◆ Exercise task ◆
Your answer should consist only of the lines below from the one with "if len(shape.Solids) != 1" through the one with "cad_parts[node].hide_render = cad_parts[node].hide_viewport", copied exactly.

-- Start Provided data --

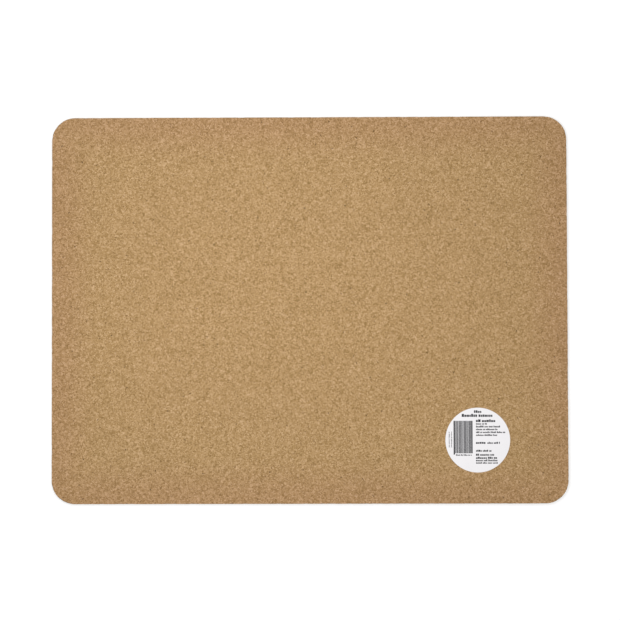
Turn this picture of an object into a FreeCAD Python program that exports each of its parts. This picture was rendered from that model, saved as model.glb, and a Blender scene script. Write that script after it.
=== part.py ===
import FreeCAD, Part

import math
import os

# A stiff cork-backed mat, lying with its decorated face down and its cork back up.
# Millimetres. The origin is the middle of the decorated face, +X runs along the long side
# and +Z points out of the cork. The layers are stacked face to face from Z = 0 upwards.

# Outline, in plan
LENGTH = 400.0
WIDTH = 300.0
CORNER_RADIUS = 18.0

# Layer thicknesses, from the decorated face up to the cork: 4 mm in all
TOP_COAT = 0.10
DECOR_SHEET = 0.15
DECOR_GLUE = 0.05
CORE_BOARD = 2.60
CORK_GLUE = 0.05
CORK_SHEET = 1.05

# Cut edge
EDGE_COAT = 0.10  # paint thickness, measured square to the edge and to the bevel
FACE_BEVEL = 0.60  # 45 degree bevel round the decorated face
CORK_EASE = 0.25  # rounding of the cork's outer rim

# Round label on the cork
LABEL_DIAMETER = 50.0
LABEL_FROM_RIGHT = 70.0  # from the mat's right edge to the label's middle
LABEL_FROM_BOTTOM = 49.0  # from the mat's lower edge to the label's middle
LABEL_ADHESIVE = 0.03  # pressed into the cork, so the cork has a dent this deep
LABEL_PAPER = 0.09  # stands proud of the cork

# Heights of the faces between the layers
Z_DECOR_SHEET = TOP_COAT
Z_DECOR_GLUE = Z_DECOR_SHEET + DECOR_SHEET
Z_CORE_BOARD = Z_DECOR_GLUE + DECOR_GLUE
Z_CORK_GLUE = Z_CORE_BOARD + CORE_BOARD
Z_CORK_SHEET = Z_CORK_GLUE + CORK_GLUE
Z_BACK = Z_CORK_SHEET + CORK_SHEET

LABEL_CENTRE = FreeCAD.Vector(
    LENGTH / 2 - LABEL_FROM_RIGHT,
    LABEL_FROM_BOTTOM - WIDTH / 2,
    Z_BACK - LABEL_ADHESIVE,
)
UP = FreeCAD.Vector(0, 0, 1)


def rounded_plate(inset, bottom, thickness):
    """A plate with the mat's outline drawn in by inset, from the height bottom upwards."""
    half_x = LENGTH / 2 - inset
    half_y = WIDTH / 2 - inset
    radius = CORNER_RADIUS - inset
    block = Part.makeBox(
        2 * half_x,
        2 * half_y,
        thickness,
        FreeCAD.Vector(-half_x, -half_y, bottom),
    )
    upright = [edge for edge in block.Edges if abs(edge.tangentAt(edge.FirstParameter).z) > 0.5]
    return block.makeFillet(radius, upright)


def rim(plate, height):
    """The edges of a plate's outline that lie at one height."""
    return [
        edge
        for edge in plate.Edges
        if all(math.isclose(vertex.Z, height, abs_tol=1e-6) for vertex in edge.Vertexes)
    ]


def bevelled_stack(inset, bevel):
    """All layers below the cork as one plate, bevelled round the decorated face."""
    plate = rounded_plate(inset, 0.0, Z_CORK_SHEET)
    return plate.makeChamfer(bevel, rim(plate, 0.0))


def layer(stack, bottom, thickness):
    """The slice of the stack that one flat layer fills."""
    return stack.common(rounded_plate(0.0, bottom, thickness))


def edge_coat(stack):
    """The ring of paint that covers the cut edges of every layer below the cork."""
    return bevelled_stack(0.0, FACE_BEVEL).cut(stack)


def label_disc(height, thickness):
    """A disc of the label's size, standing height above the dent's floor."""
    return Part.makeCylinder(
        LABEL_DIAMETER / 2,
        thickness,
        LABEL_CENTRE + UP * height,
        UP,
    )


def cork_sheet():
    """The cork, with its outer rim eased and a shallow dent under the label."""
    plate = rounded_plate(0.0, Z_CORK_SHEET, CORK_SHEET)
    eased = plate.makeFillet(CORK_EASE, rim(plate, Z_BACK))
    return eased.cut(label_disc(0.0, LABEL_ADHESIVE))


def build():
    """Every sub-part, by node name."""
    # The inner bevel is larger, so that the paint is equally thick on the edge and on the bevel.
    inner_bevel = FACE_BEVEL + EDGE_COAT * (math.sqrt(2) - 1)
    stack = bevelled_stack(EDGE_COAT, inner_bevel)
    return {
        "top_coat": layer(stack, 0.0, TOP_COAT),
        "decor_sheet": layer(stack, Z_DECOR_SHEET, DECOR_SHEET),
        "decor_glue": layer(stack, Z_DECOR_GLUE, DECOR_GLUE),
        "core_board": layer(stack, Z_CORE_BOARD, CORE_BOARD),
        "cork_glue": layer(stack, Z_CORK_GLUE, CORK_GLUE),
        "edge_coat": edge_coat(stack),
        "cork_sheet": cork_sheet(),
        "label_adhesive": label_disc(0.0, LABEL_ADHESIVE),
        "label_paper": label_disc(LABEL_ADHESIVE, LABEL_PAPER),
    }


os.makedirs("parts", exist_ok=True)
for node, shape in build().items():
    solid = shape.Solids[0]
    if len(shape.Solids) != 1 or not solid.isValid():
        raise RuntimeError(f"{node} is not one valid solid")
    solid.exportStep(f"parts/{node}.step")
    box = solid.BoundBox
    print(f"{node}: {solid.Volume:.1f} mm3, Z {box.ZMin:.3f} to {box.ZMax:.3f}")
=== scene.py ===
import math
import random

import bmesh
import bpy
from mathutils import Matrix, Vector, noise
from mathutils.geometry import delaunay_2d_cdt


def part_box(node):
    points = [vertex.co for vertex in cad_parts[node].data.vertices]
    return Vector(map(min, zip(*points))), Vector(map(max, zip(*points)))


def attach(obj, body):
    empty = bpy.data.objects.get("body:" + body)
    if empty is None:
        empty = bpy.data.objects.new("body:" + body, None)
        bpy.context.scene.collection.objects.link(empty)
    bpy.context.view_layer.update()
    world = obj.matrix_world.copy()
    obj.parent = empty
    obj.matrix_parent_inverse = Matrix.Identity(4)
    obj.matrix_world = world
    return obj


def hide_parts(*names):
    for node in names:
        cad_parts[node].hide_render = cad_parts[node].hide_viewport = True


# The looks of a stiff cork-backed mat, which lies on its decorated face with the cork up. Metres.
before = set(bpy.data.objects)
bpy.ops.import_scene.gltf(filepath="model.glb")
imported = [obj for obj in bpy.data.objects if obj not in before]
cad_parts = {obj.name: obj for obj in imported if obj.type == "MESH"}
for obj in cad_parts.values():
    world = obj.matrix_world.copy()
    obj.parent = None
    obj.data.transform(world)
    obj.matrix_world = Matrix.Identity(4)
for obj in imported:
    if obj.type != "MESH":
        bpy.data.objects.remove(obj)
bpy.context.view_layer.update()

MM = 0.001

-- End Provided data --

◆ Exercise answer ◆
    if len(shape.Solids) != 1 or not solid.isValid():
        raise RuntimeError(f"{node} is not one valid solid")
    solid.exportStep(f"parts/{node}.step")
    box = solid.BoundBox
    print(f"{node}: {solid.Volume:.1f} mm3, Z {box.ZMin:.3f} to {box.ZMax:.3f}")
=== scene.py ===
import math
import random

import bmesh
import bpy
from mathutils import Matrix, Vector, noise
from mathutils.geometry import delaunay_2d_cdt


def part_box(node):
    points = [vertex.co for vertex in cad_parts[node].data.vertices]
    return Vector(map(min, zip(*points))), Vector(map(max, zip(*points)))


def attach(obj, body):
    empty = bpy.data.objects.get("body:" + body)
    if empty is None:
        empty = bpy.data.objects.new("body:" + body, None)
        bpy.context.scene.collection.objects.link(empty)
    bpy.context.view_layer.update()
    world = obj.matrix_world.copy()
    obj.parent = empty
    obj.matrix_parent_inverse = Matrix.Identity(4)
    obj.matrix_world = world
    return obj


def hide_parts(*names):
    for node in names:
        cad_parts[node].hide_render = cad_parts[node].hide_viewport = True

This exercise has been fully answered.